I kept measuring Pose while changing Z, and obtained roll, pitch, yaw. I noticed roll ( rotation w.r.t. cam X-axis) is changing its sign back and forth magnitude change 166-178, but the sign of Xt did not change with the sign change in roll. Any thoughts on why it behaves like that?
Any suggestion to get more consistent data?
image=cv.imread(fname)
arucoDict = cv.aruco.Dictionary_get(cv.aruco.DICT_4X4_1000)
arucoParams = cv.aruco.DetectorParameters_create()
(corners, ids, rejected) = cv.aruco.detectMarkers(image, arucoDict,
parameters=arucoParams)
print(corners, ids, rejected)
if len(corners) > 0:
# flatten the ArUco IDs list
ids = ids.flatten()
# loop over the detected ArUCo corners
#for (markerCorner, markerID) in zip(corners, ids):
#(markerCorner, markerID)=(corners, ids)
# extract the marker corners (which are always returned in
# top-left, top-right, bottom-right, and bottom-left order)
#corners = corners.reshape((4, 2))
(topLeft, topRight, bottomRight, bottomLeft) = corners[0][0][0],corners[0][0][1],corners[0][0][2],corners[0][0][3]
# convert each of the (x, y)-coordinate pairs to integers
topRight = (int(topRight[0]), int(topRight[1]))
bottomRight = (int(bottomRight[0]), int(bottomRight[1]))
bottomLeft = (int(bottomLeft[0]), int(bottomLeft[1]))
topLeft = (int(topLeft[0]), int(topLeft[1]))
# draw the bounding box of the ArUCo detection
cv.line(image, topLeft, topRight, (0, 255, 0), 2)
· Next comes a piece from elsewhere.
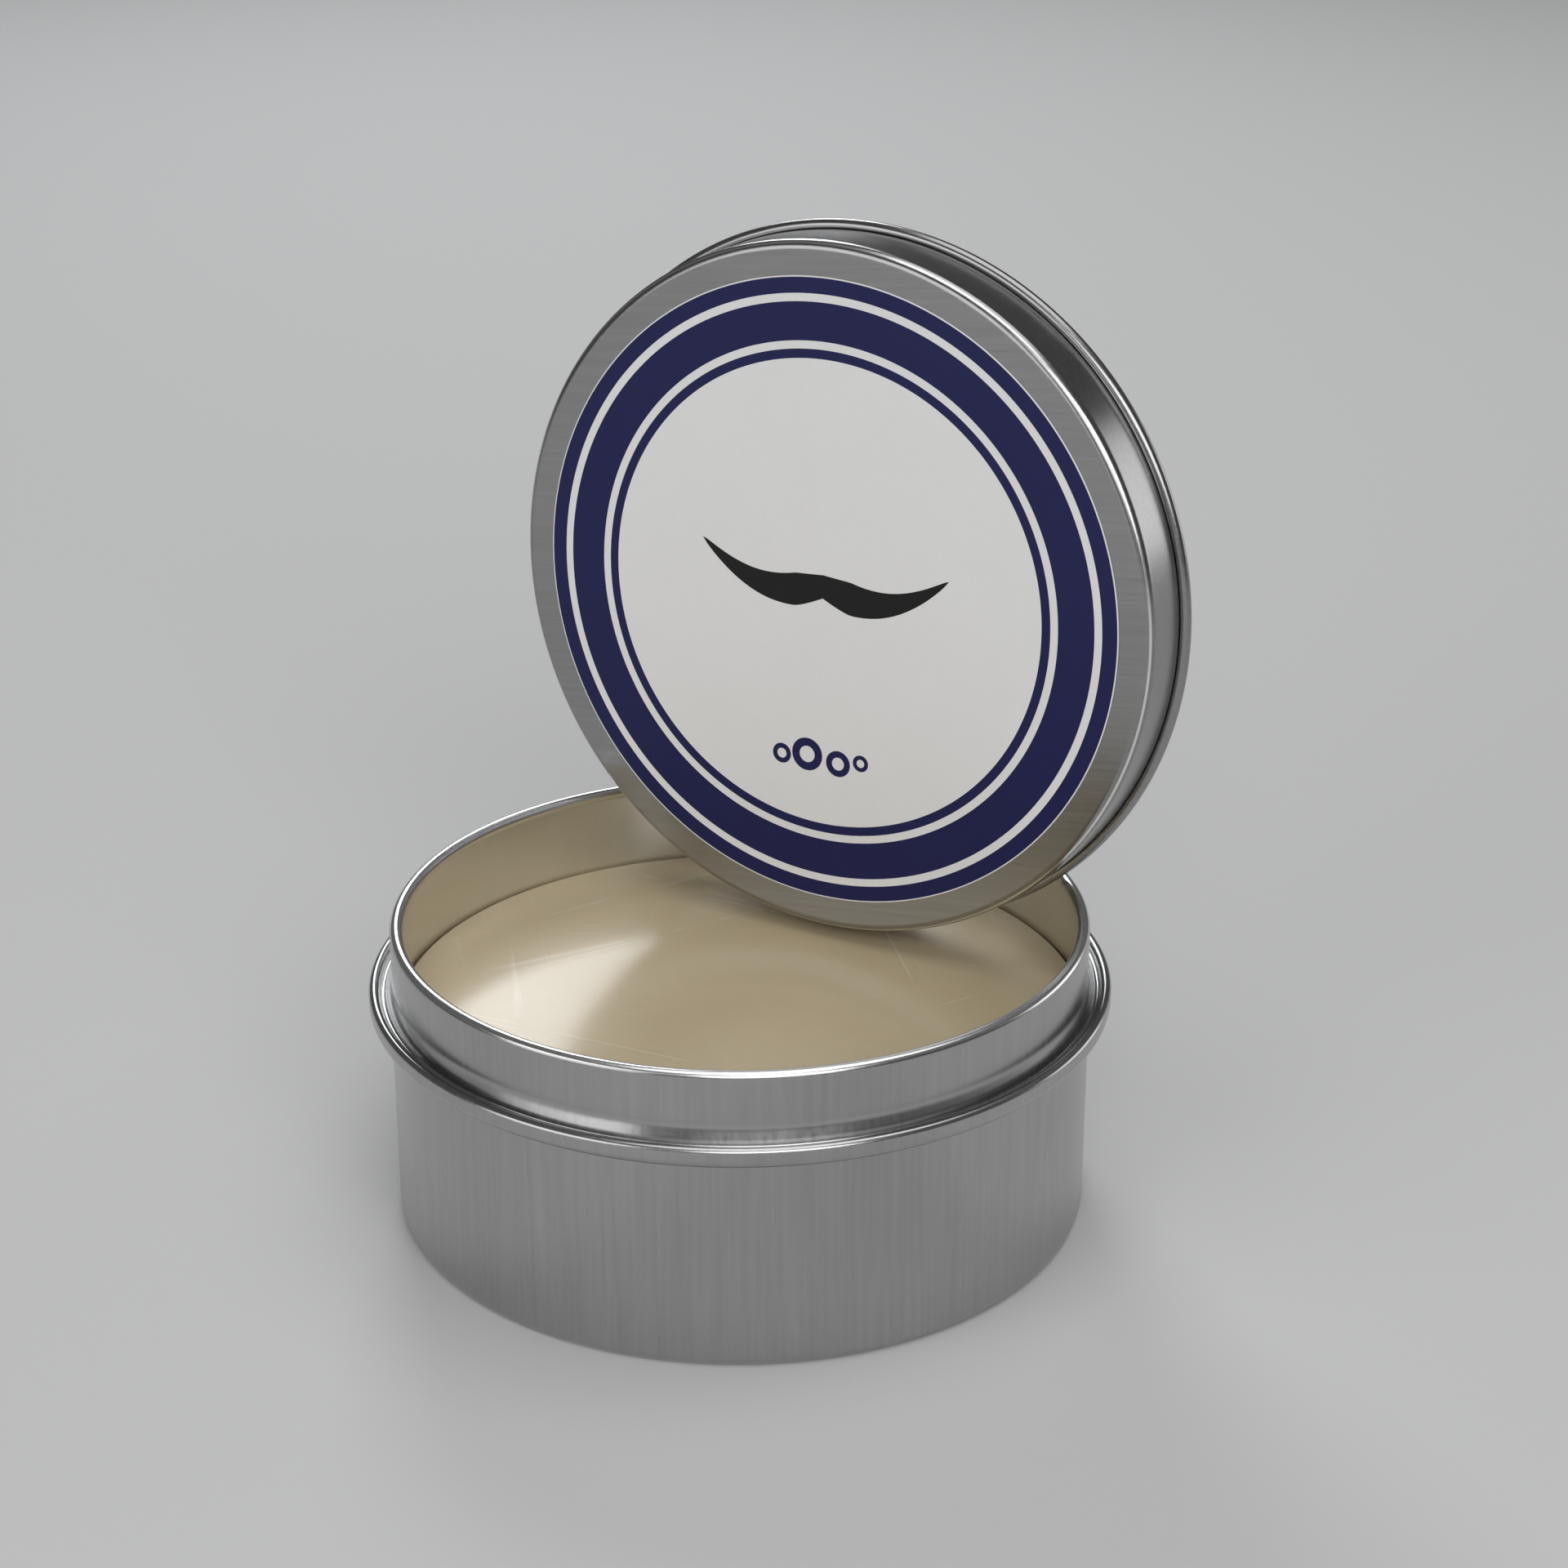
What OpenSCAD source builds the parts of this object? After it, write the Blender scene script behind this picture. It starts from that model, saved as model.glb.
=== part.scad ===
// Slip-lid aluminium tin of poured shaving soap, with its lid standing open in the soap.
// Origin: centre of the tin's base, on the surface it stands on. +Z is up, the label faces -Y.

/* [Tin] */
// Outer radius of the straight neck that the lid slides over
neck_r = 37.5; // [30:0.25:50]
// Height of the open tin, base to rim
tin_h = 33.4; // [27:0.2:60]
// How much wider the body wall below the bead is than the neck
body_step = 0.2; // [0:0.05:0.4]
// Thickness of the aluminium sheet of tin and lid
sheet = 0.4; // [0.25:0.05:0.5]
// Outer radius of the rounded corner between the base and the wall
base_corner = 1.3; // [0.8:0.1:3]

/* [Stop bead and lip] */
// Length of the neck, from the top of the stop bead to the rim
neck_h = 7; // [5:0.1:9]
// How far the bead stands out from the neck
bead_out = 2.5; // [2.3:0.1:3.2]
// Height of the bead's straight outer face
bead_face = 0.85; // [0.3:0.05:2]
// Outer radius of the bead's lower edge
bead_round = 0.9; // [0.7:0.05:1.2]
// Outer radius of the bead's upper edge
bead_edge = 0.55; // [0.52:0.01:0.7]
// Radius of the bend from the body wall out to the bead
flare_round = 0.8; // [0.5:0.05:1]
// Depth of the channel between bead and neck, below the top of the bead
channel_depth = 0.85; // [0.7:0.05:1]
// Radius of the bottom of the channel
channel_round = 0.45; // [0.35:0.05:0.5]
// Slope of the neck's foot above the channel, from the vertical
foot_slope = 18; // [12:1:25]
// Radius of the bend from the neck to its foot
foot_round = 2; // [1:0.1:3]
// Outer radius of the lip's section, where the rim is rolled inwards
lip_round = 0.7; // [0.55:0.05:1.2]

/* [Soap] */
// Headroom from the soap's face up to the rim
soap_headroom = 10.1; // [9.8:0.1:14]
// Gap left where the soap has shrunk away from the wall, at the neck's width
soap_shrink = 0.1; // [0.05:0.05:0.8]
// Rounding of the soap's top edge
soap_edge = 0.5; // [0.2:0.05:1]

/* [Lid] */
// Running gap between the neck and the inside of the skirt
slip_fit = 0.8; // [0.1:0.05:1]
// Depth of the lid, from its face to the end of its curl
lid_h = 8.4; // [6:0.1:14]
// Outer radius of the curl's section, where the skirt's edge is rolled outwards
curl_round = 0.7; // [0.55:0.05:1.2]
// Outer radius of the rounded edge between the lid's face and its skirt
lid_corner = 1; // [0.7:0.1:2]

/* [Label] */
// Width of the plain metal border between the label and the edge of the lid
label_border = 3.7; // [2:0.1:10]
// Thickness of the label
label_t = 0.15; // [0.1:0.05:0.3]

/* [Standing lid] */
// Lean of the lid, its top going back towards the rim behind it
lid_lean = 2; // [0:0.5:4]
// Gap between the lid's curl and the soap it stands over
lid_soap_gap = 0.2; // [0.15:0.05:1]
// Gap between the lid's curl and the lip behind it
lid_rim_gap = 0.35; // [0.3:0.05:1]

/* [Hidden] */
$fn = 128;

aluminium = [0.78, 0.78, 0.77];
soap_cream = [0.80, 0.72, 0.55];
label_white = [0.86, 0.86, 0.87];

// Turn of the lip and of the curl, each measured from the straight wall it is rolled from.
// The curl turns on until its cut edge is a hair from the skirt.
lip_turn = 250;
curl_gap = 0.05;
curl_turn = 180 + acos((curl_gap + sheet - curl_round) / curl_round);
// Largest turn between two points of a rounded outline
arc_step = 12;

// Outer radius of the body wall below the bead
body_r = neck_r + body_step;

// Stop bead: centres of its upper and lower edge, and of the bend that joins it to the body wall
bead_r = neck_r + bead_out;
bead_top = tin_h - neck_h;
edge_mid = [bead_r - bead_edge, bead_top - bead_edge];
bead_mid = [bead_r - bead_round, edge_mid.y - bead_face];
flare_mid = [body_r + flare_round,
             bead_mid.y - side_of(bead_round + flare_round, bead_mid.x - body_r - flare_round)];
flare_to_bead = bearing(flare_mid, bead_mid);

// Channel, and the bend of the neck's foot, whose slope touches both
channel_z = bead_top - channel_depth + channel_round;
channel_mid = [edge_mid.x - side_of(bead_edge + channel_round, channel_z - edge_mid.y), channel_z];
edge_to_channel = bearing(edge_mid, channel_mid);
foot_r = neck_r + foot_round;
foot_reach = foot_round - channel_round - (foot_r - channel_mid.x) * cos(foot_slope);
foot_mid = [foot_r, channel_z + foot_reach / sin(foot_slope)];

lip_mid = [neck_r - lip_round, tin_h - lip_round];

// Soap, cast in the cup
soap_r = neck_r - sheet - soap_shrink;
soap_top = tin_h - soap_headroom;
soap_corner = base_corner - sheet;

// Lid, slipping over the neck
skirt_r = neck_r + slip_fit + sheet;
curl_mid = [skirt_r - sheet + curl_round, lid_h - curl_round];
label_r = skirt_r - label_border;

// Standing lid: height of the curl's centre above the soap, then the middle of the lid's face
curl_z = soap_top + lid_soap_gap + curl_round + curl_mid.x * cos(lid_lean);
face_z = curl_z + curl_mid.y * sin(lid_lean);
face_y = curl_back() - curl_mid.y * cos(lid_lean);

// Second short side of a right triangle
function side_of(long_side, short_side) = sqrt(long_side * long_side - short_side * short_side);

// Direction from one point to another, in degrees
function bearing(from, to) = atan2(to.y - from.y, to.x - from.x);

// Points on an arc round c, from angle a0 to angle a1
function arc(c, r, a0, a1) =
    let (n = ceil(abs(a1 - a0) / arc_step))
    [for (i = [0:n]) let (a = a0 + (a1 - a0) * i / n) [c.x + r * cos(a), c.y + r * sin(a)]];

function backwards(points) = [for (i = [len(points) - 1:-1:0]) points[i]];

// How far behind the axis the curl's centre stands, so that its section clears the lip's by the gap.
// Where they pass each other, both rolls are taken as straight, each along its own direction.
function curl_back() =
    let (
        drop = (curl_z - lip_mid.y) / cos(lid_lean),
        half_w = side_of(curl_mid.x, drop),
        lip_y = side_of(lip_mid.x, half_w),
        curl_way = [drop, half_w * sin(lid_lean), half_w * cos(lid_lean)],
        lip_way = [-lip_y, half_w, 0],
        apart = cross(curl_way, lip_way),
        room = (lip_round + curl_round + lid_rim_gap) * norm(apart) / abs(apart.y)
    )
    lip_y - room + drop * sin(lid_lean);

// Outside of the cup, base centre to lip
function tin_outside() = concat(
    [[0, 0]],
    arc([body_r - base_corner, base_corner], base_corner, -90, 0),
    arc(flare_mid, flare_round, 180, flare_to_bead),
    arc(bead_mid, bead_round, flare_to_bead - 180, 0),
    arc(edge_mid, bead_edge, 0, edge_to_channel),
    arc(channel_mid, channel_round, edge_to_channel - 180, foot_slope - 180),
    arc(foot_mid, foot_round, foot_slope - 180, -180),
    arc(lip_mid, lip_round, 0, lip_turn)
);

// Inside of the cup. The bead's fold is pressed shut, so the wall is smooth from corner to lip
function tin_inside() = concat(
    [[0, sheet]],
    arc([body_r - base_corner, base_corner], base_corner - sheet, -90, 0),
    arc(lip_mid, lip_round - sheet, 0, lip_turn)
);

// One face of the lid's sheet, centre to curl, at a depth below its outer face
function lid_face(depth) = concat(
    [[0, depth]],
    arc([skirt_r - lid_corner, lid_corner], lid_corner - depth, -90, 0),
    arc(curl_mid, curl_round - sheet + depth, 180, 180 - curl_turn)
);

// Turned shape of a sheet between its outer and its inner face
module drawn_sheet(outer, inner) {
    rotate_extrude() polygon(concat(outer, backwards(inner)));
}

// Takes a shape from the lid's own axis, its face at z = 0, to where the lid stands
module stand_lid() {
    translate([0, face_y, face_z]) rotate([-90 - lid_lean, 0, 0]) children();
}

// Cup drawn from sheet: flat base, wall, stop bead, channel, neck and rolled lip
module tin_cup() {
    color(aluminium) drawn_sheet(tin_outside(), tin_inside());
}

// Soap poured into the cup, its top edge slightly rounded where it shrank from the wall
module soap_puck() {
    color(soap_cream) rotate_extrude() polygon(concat(
        [[0, sheet]],
        arc([soap_r - soap_corner, sheet + soap_corner], soap_corner, -90, 0),
        arc([soap_r - soap_edge, soap_top - soap_edge], soap_edge, 0, 90),
        [[0, soap_top]]
    ));
}

// Lid drawn from sheet: flat face, rounded edge, straight skirt and outward curl
module lid_shell() {
    color(aluminium) stand_lid() drawn_sheet(lid_face(0), lid_face(sheet));
}

// Round label stuck to the lid's face
module lid_label() {
    color(label_white) stand_lid() translate([0, 0, -label_t]) cylinder(r = label_r, h = label_t);
}

tin_cup();
soap_puck();
lid_shell();
lid_label();
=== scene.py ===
# Slip-lid aluminium tin of poured shaving soap, with its lid standing open on the soap.
# Metres, in the part's own frame: origin under the tin, +Z up, the label facing -Y.
import math

import bmesh
import bpy
from mathutils import Matrix, Vector


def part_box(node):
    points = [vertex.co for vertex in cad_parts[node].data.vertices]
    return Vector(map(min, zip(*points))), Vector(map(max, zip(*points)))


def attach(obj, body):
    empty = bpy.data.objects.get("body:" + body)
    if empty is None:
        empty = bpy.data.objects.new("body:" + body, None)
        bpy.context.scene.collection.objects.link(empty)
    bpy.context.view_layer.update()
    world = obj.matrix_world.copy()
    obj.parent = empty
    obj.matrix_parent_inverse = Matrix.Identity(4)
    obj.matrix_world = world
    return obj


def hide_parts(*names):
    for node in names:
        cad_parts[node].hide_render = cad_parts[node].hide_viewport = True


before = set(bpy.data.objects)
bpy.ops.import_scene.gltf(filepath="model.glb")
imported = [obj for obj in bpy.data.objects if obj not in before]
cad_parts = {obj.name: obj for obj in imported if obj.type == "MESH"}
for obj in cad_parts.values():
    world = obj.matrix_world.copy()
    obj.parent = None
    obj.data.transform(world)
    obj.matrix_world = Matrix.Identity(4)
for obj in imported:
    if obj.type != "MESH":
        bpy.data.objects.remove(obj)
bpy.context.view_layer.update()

# ---- Camera -------------------------------------------------------------------------------
# A long lens from the front right, looking down over the rim on to the soap. The target is a
# point inside the object, and the camera stands back from it along one line.
MM = 0.001
view_azimuth = math.radians(30)
view_elevation = math.radians(22.97)
view_distance = 345.2 * MM
view_target = Vector((4.08, 2.36, 48.06)) * MM

camera = bpy.data.objects.new("camera", bpy.data.cameras.new("camera"))
bpy.context.scene.collection.objects.link(camera)
camera.data.lens = 75
camera.data.sensor_width = 36
camera.data.clip_start = 0.01
outwards = Vector((
    math.sin(view_azimuth) * math.cos(view_elevation),
    -math.cos(view_azimuth) * math.cos(view_elevation),
    math.sin(view_elevation),
))
camera.location = view_target + outwards * view_distance
camera.rotation_euler = (-outwards).to_track_quat("-Z", "Y").to_euler()
bpy.context.scene.camera = camera

# ---- Tin ----------------------------------------------------------------------------------
# The cup is drawn from one disc of 0.4 mm aluminium: a flat base, a straight wall, a bead pressed
# shut that stops the lid, a straight neck above it, and a lip rolled inwards over its cut edge.
sheet = 0.4 * MM
tin_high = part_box("tin_cup")[1]
rim_z = tin_high.z
bead_r = tin_high.x
bead_out = 2.5 * MM
neck_r = bead_r - bead_out
body_step = 0.2 * MM
body_r = neck_r + body_step
neck_h = 7.0 * MM
base_corner = 1.3 * MM
lip_round = 0.7 * MM
lip_turn = 250
bead_face = 0.85 * MM
bead_round = 0.9 * MM
bead_edge = 0.55 * MM
flare_round = 0.8 * MM
channel_depth = 0.85 * MM
channel_round = 0.45 * MM
foot_slope = 18
foot_round = 2.0 * MM


arc_step = 6


def arc(mid, radius, start, end):
    """Points round mid, from one angle to the other in degrees, one every few degrees."""
    steps = math.ceil(abs(end - start) / arc_step)
    turns = [math.radians(start + (end - start) * i / steps) for i in range(steps + 1)]
    return [(mid[0] + radius * math.cos(t), mid[1] + radius * math.sin(t)) for t in turns]


def bearing(start, end):
    """Direction from one point to another, in degrees."""
    return math.degrees(math.atan2(end[1] - start[1], end[0] - start[0]))


def side_of(long_side, short_side):
    """Second short side of a right triangle."""
    return math.sqrt(long_side ** 2 - short_side ** 2)


def held_flat(points, margin=0.25 * MM):
    """Adds a point near both ends of every long straight stretch, so that it shades flat."""
    held = [points[0]]
    for a, b in zip(points, points[1:]):
        length = math.dist(a, b)
        if length > 4 * margin:
            for share in (margin / length, 1 - margin / length):
                held.append(tuple(a[k] + (b[k] - a[k]) * share for k in (0, 1)))
        held.append(b)
    return held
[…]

cv.line(image, topRight, bottomRight, (0, 255, 0), 2)
cv.line(image, bottomRight, bottomLeft, (0, 255, 0), 2)
cv.line(image, bottomLeft, topLeft, (0, 255, 0), 2)
# compute and draw the center (x, y)-coordinates of the ArUco
# marker
cX = int((topLeft[0] + bottomRight[0]) / 2.0)
cY = int((topLeft[1] + bottomRight[1]) / 2.0)
cv.circle(image, (cX, cY), 4, (0, 0, 255), -1)
if topLeft[1]!=topRight[1] or topLeft[0]!=bottomLeft[0]:
rot1=np.degrees(np.arctan((topLeft[0]-bottomLeft[0])/(bottomLeft[1]-topLeft[1])))
rot2=np.degrees(np.arctan((topRight[1]-topLeft[1])/(topRight[0]-topLeft[0])))
rot=(np.round(rot1,3)+np.round(rot2,3))/2
print(rot1,rot2,rot)
else:
rot=0
# draw the ArUco marker ID on the image
rotS=",rotation:"+str(np.round(rot,3))
cv.putText(image, ("position: "+str(cX) +","+str(cY)),
(100, topLeft[1] - 15), cv.FONT_HERSHEY_SIMPLEX,0.5, (255, 0, 80), 2)
cv.putText(image, rotS,
(400, topLeft[1] -15), cv.FONT_HERSHEY_SIMPLEX,0.5, (255, 0, 80), 2)
print("[INFO] ArUco marker ID: {}".format(ids))
d=np.round((math.dist(topLeft,bottomRight)+math.dist(topRight,bottomLeft))/2,3)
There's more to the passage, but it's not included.